In a special lawmaking session focused on tax policy, Louisiana lawmakers are also quietly moving legislation that could lead to more underage youth being sent to adult prisons.

The Louisiana Senate’s Judiciary C committee voted 4-1 Thursday in favor of a state constitutional amendment to remove limitations on the number of crimes for which youth under the age of 17 could be sentenced as if they are adults. 

Senate Bill 2 would allow legislators to craft new laws that expand the court’s ability to send minors – 14-, 15- and 16-year-olds – to adult prisons. The proposal alarms advocates for children, who believe it further erodes protections for youth.

It also comes on the heels of a new law passed earlier this year that treats all 17-year-olds as adults when it comes to the criminal justice system.

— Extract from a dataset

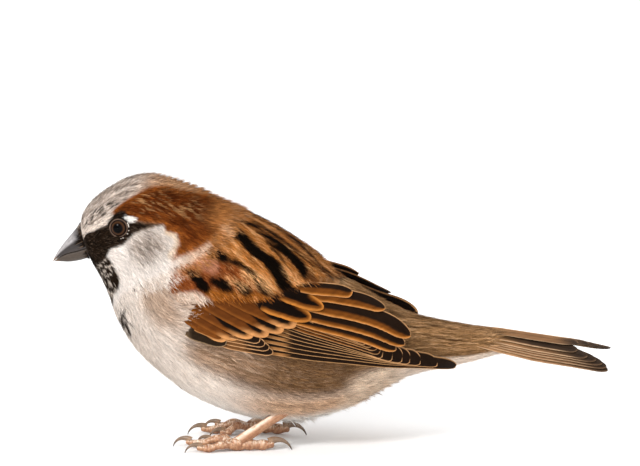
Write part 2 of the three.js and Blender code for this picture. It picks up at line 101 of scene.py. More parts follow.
# The plumage's outline: top x, z, bottom x, z, half width, and the share of the height where it is widest.
stations = np.array([
    [-69.4, 62.2, -66.5, 52.4, 4.1, 0.45],
    [-68.5, 65.4, -65.6, 50.6, 5.9, 0.45],
    [-65.9, 68.9, -64.1, 47.9, 7.6, 0.47],
    [-61.8, 72.2, -62.5, 44.6, 9.2, 0.50],
    [-56.6, 75.1, -61.2, 41.2, 10.7, 0.53],
    [-50.8, 76.3, -60.0, 37.4, 12.0, 0.54],
    [-44.5, 75.0, -58.6, 34.0, 13.4, 0.52],
    [-37.6, 72.7, -56.3, 30.1, 15.4, 0.48],
    [-30.5, 69.3, -52.7, 25.4, 17.9, 0.46],
    [-22.6, 65.4, -46.8, 20.2, 20.0, 0.46],
    [-14.0, 60.9, -39.0, 14.5, 21.2, 0.48],
    [-5.6, 55.2, -29.0, 10.2, 21.0, 0.50],
    [2.0, 49.6, -17.5, 7.7, 19.3, 0.52],
    [9.0, 44.8, -6.0, 8.3, 16.6, 0.54],
    [15.4, 41.1, 4.6, 11.7, 13.4, 0.56],
    [21.2, 38.4, 14.3, 17.1, 10.6, 0.58],
    [27.0, 37.0, 22.7, 21.1, 8.4, 0.58],
    [34.5, 35.6, 32.0, 23.2, 6.9, 0.56],
    [44.0, 34.2, 43.4, 26.2, 5.8, 0.55],
])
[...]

The measure took away discretion from district attorneys to put 17-year-olds through the juvenile justice system instead of adult courts. 

In Louisiana, 15- and 16-year-olds, and in more limited circumstances 14-year-olds, can already face adult prison sentences, though only for limited crimes. These include murder, attempted murder, manslaughter, rape, armed robbery, kidnapping, aggravated battery, a second or subsequent burglary of an inhabited dwelling and a second or subsequent violation of some drug crimes.

The constitutional amendment, proposed by Sen. Heather Cloud, R-Turkey Creek, would strike that specific list from a juvenile justice provision in the constitution. Instead, she wants to insert language allowing a minor to be charged like an adult for “any crime” as long as lawmakers pass new laws to do so. 

Any of those new laws would face a higher threshold for approval than most statutes — a two-thirds majority of both legislative chambers, not just a simple majority — before they could take effect.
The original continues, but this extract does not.